## MATERIAL PROVIDED
========================================================================
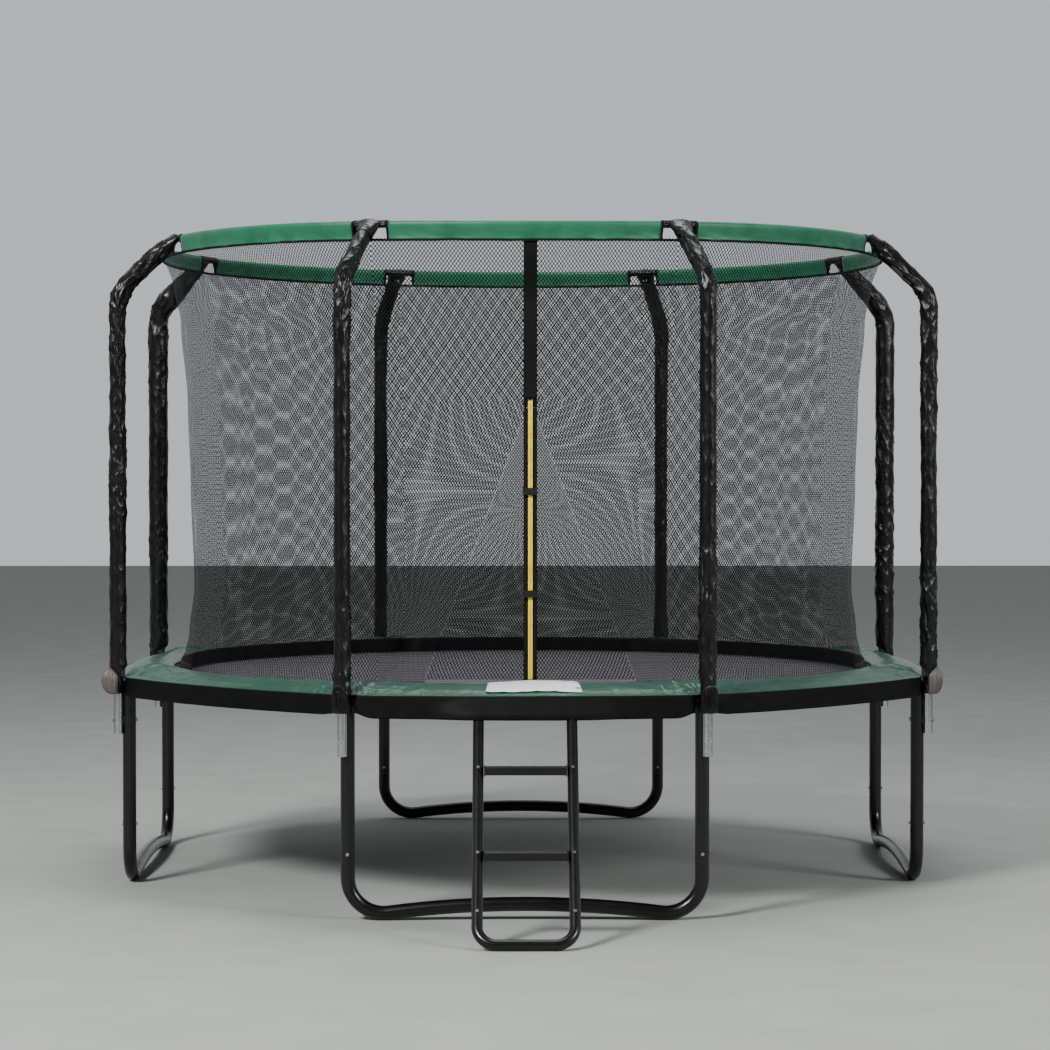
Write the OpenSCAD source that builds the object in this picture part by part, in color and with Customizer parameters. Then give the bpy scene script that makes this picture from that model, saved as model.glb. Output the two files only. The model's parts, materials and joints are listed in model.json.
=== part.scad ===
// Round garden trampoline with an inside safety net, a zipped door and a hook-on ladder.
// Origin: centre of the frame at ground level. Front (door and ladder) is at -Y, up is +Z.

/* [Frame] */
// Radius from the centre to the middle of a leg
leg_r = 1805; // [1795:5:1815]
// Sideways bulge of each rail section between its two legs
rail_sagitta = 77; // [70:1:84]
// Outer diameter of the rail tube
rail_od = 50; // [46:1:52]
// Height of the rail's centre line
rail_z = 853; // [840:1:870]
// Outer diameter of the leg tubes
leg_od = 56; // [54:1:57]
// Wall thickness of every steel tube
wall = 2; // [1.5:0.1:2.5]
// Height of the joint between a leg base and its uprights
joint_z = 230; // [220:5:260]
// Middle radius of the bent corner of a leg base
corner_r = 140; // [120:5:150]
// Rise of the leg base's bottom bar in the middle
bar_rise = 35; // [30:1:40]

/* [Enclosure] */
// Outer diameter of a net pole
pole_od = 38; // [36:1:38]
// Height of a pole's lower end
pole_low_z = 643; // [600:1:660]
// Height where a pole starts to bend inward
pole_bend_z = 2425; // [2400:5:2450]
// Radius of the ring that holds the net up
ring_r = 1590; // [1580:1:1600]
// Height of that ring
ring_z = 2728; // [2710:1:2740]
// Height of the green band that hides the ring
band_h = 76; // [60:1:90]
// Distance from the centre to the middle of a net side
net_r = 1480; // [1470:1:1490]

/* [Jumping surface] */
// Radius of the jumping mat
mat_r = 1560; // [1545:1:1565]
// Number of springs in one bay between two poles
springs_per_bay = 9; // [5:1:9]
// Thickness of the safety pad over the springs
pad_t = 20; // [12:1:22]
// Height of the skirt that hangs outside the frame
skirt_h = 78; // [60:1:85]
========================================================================
## TASK OBJECTIVE
Where a line above includes "from", copy that line.

## WORKED ANSWER
Write the OpenSCAD source that builds the object in this picture part by part, in color and with Customizer parameters. Then give the bpy scene script that makes this picture from that model, saved as model.glb. Output the two files only. The model's parts, materials and joints are listed in model.json.
// Radius from the centre to the middle of a leg
// Distance from the centre to the middle of a net side